É o ato de manifestar uma determinada concepção política, fundada em
determinada teoria da sociedade, com o objetivo de fortalecer a tendência que
se deseja. É uma arma de luta e neste sentido não pode poupar nada e ninguém. A
arma da crítica vem acompanhada por um projeto autogestionário. É uma obra
simultaneamente afirmativa e negativa. Nega o domínio do capital e afirma o
domínio dos seres humanos livremente associados, a autogestão. É um manifesto
que busca desencadear muitas outras manifestações e destas manifestações possa
brotar a manifestação de uma sociedade autogerida.
[1] Veja
esta acusação em: Rocker, R. Marx e o Anarquismo. In: Guérin, Daniel e outros. Os Anarquistas Julgam Marx.
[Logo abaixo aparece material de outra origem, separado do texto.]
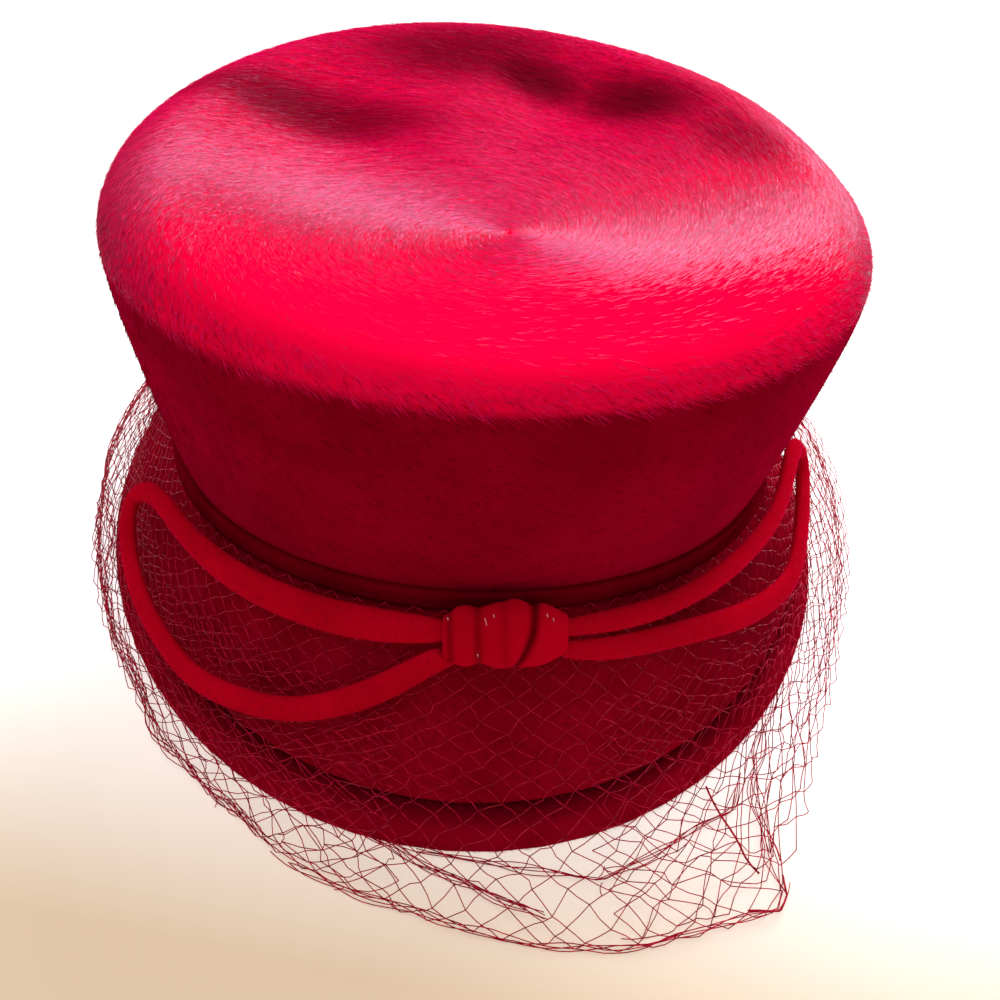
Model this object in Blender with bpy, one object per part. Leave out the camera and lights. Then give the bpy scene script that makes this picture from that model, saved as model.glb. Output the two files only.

Brasília,
Novos Tempos, 1986. É bastante duvidoso que isto seja verdadeiro. Em primeiro
lugar, Considerant dificilmente teria as mesmas teses expostas por Marx, embora
pudesse haver semelhanças em alguns pontos; em segundo lugar, O Manifesto Comunista foi inspirado em
um texto anterior de Engels, Princípios
do Comunismo, a não ser que se considere que este também tenha plagiado o Manifesto de Considerant. Por último,
mesmo que haja muitas semelhanças, isto não anula a originalidade de Marx e um
anarquista honesto como Luigi Fabri coloca bem isto ao comentar duas frases de
Marx (“Proletários de todo o mundo, uni-vos” e “a emancipação dos trabalhadores
é obra dos próprios trabalhadores”): “falamos, compreenda-se, das idéias
contidas naquelas duas frases e não apenas das simples palavras. Essas idéias,
sob outra forma, haviam sido expostas por outros também, antes de Marx, porém
ninguém em seu tempo nem antes que ele, lhes haviam dado tanta importância, e
nem as haviam defendido com uma argumentação e documentação histórica tão
apaixonada, nem lhes havia, como propaganda tão assídua, assentado tão
eficazmente na cabeça dos trabalhadores e de quantos se dedicassem ao estudo do
problema social no interesse da classe operária. O mesmo pode-se dizer dos dois
conceitos marxistas, que se completam mutuamente, o de luta de classes e o de
materialismo histórico. Nos outros escritores socialistas chamados utopistas,
anteriores a Marx, e em outros economistas, ainda não socialistas, se encontram
muitos de tais conceitos, porém Marx e Engels tiveram o mérito de coordená-los
em um sistema, de apresentá-los com uma roupagem científica, de fornecer-lhes
uma coesão lógica, de fazê-los, enfim, um argumento de propaganda, uma arma de
luta para a classe operária” (Fabri,
Luigi. Dictadura y Revolución. Buenos
Aires, Projección, 1967, p. 150).
[2]
Depois de ter escrito estas páginas, tivemos acesso à obra de Considerant e a
idéia de que Marx tenha plagiado tal obra é totalmente equivocada. Apenas o
início dos dois textos, sobre as lutas de classes em sociedades
pré-capitalistas é semelhante e mais alguns detalhes. A grande questão é que
muitos repetem acriticamente tais afirmações sem conferir os textos originais.
Devido a isto estamos preparando uma tradução do livro de Considerant com um
prefácio esclarecendo as relações entre as duas obras e o suposto plágio.